Peter Macdiarmid/Getty Images

Masks depicting Chancellor of the Exchequer George Osborne are lined up on a wall opposite Downing Street by anti austerity protestors on December 2, 2014 in London, England.

The British government has just started selling off its stake in RBS - a bank that was effectively nationalised during the financial crisis.

A 5.4% stake was sold at 330p per share, raising about £2 billion ($3.12 billion), and cutting the government's holding to 72.9%.

That share price is considerably less than it was worth when the government paid for it, with an average bailout price of 502p per share.

The Labour party's shadow chancellor, Chris Leslie, says that "taxpayers who bailed out the bank will want their money back."

The Budget announcement that RBS shares would be sold led to a lot of predictable jokes about Chancellor George Osborne's capability to do maths - didn't he know they would make a loss?

But the governmen didn't buy shares in RBS expecting a great investment. That's not really something the British government does.

If we're only going by share valuation, then it would've been better to offload shares in RBS during 2009 or early 2010 when the shares were worth over 400p or 500p at times. But that would have completely undermined the actual purpose of owning the shares: Stabilising the banking system.

It's perfectly reasonable to argue that the government shouldn't have bailed banks out, or that there were better ways to stabilise the financial system, or whatever. Those arguments, even if they're wrong, are at least addressing the same subject. Chastising the government for losing money on the sale isn't even really discussing the same subject.

RBS bailout

Google Finance, Business Insider

By the time the government intervened, RBS shares had alread been absolutely crushed, falling by nearly 90% from their early 2007 peak.

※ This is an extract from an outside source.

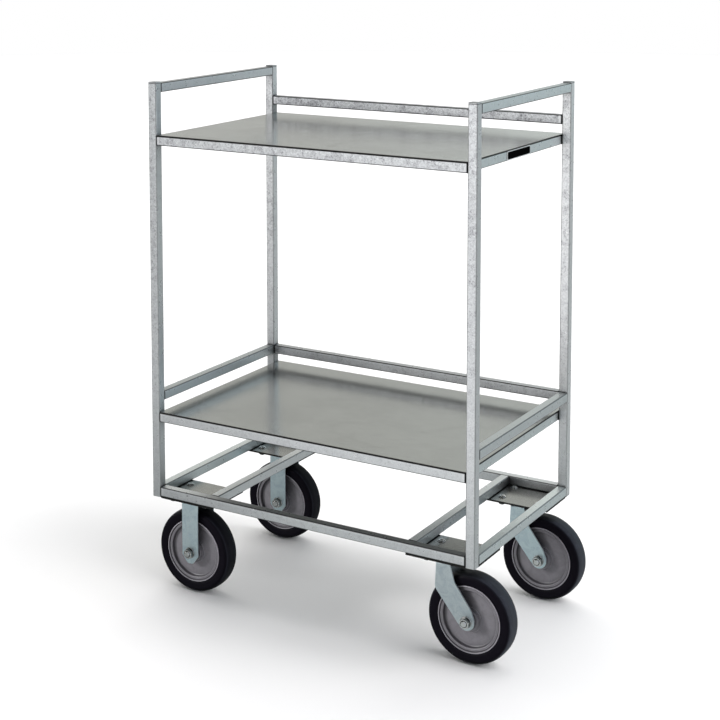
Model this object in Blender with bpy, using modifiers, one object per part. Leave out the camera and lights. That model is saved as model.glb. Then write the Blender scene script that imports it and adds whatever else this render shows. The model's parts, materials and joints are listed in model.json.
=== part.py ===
"""Plant trolley: a welded galvanised square-tube frame with two shelves, two
fixed casters on the left and two swivel casters on the right.

World frame: +X towards the swivel casters, +Y towards the guarded back,
+Z up, floor at Z = 0, origin under the middle of the bounding box.
All lengths are metres.
"""
import bpy
import bmesh
import math
from mathutils import Matrix, Vector

# ------------------------------------------------------------------ driving dimensions
TUBE = 0.020            # square tube, outside
WALL = 0.0015           # square tube, wall
TUBE_RADIUS = 0.0018    # square tube, outside corner radius
GAP = 0.0003            # clearance between neighbouring pieces

LENGTH = 0.765          # over the posts, X
WIDTH = 0.466           # over the posts, Y
BASE_BOTTOM = 0.214     # underside of the base rails
POST_BOTTOM = 0.2115    # underside of the closed post foot
LOWER_TOP = 0.397       # top of the lower shelf frame
UPPER_TOP = 0.9915      # top of the upper shelf frame
LOWER_GUARD_TOP = 0.440
UPPER_GUARD_TOP = 1.034
HANDLE_TOP = 1.102      # also the top of the post tubes

CROSS_LEFT = 0.138      # left faces of the two base cross members
CROSS_RIGHT = 0.611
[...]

If you look at a chart of RBS shares since the beginning of 2009, it's much clearer to see that the bank's share price has simply entered different territory entirely:

RBS shares

Google Finance

The share price has barely even risen above 400p in the past four years. When would it have returned to the bailout-period level (502p)? Would it ever have done? Should the government have simply held on, making constant political interventions into the bank's governance until the share price rose again?

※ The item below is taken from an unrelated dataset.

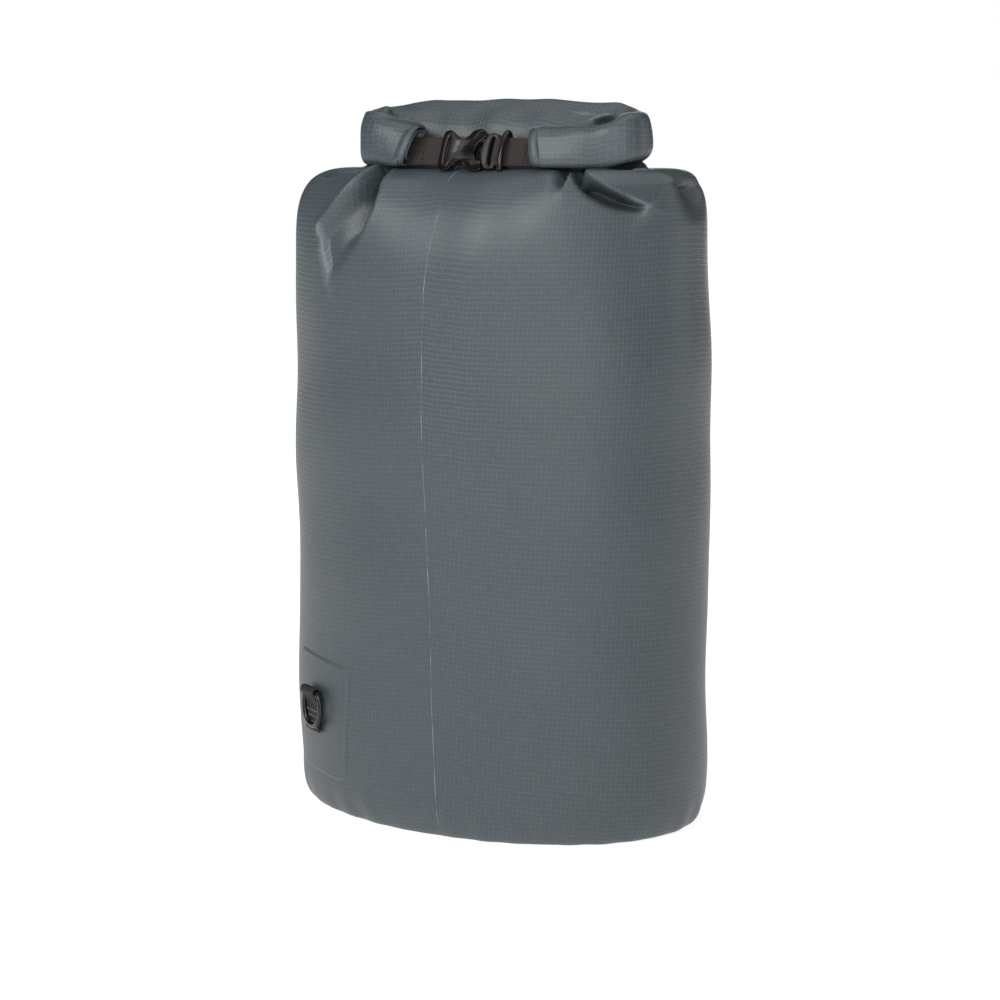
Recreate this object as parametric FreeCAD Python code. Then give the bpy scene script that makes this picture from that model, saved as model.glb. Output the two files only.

The complaints are similar to the hamfisted attacks on former Chancellor Gordon Brown for selling a large holding of gold owned by the government at a price that we only knew was low in hindsight. The government simply doesn't seem to make a very good asset manager, so in general it's best if it doesn't try.

RBS is not alone in its recent share price experience. Take a look below at the share price of a Japanese bank, Mitsubishi UFJ Financial Group. The bank has not only never returned to its financial crisis peak levels - it's never even returned to its mid-1990s pre-Asian crisis levels:

Mitsubishi

Google Finance

Banks like Mitsubishi UFJ Financial Group's share prices still haven't returned to levels they were at 20 or more years ago.

So, by all means, criticise the state for bailing out banks in the first place (though that was done by the previous government), but unless you want the British government to simply own RBS forever, it's not smart to criticise them for making a loss. If you're so sure the share price is bound to return to pre-bailout levels, you should get in there and buy some shares yourself.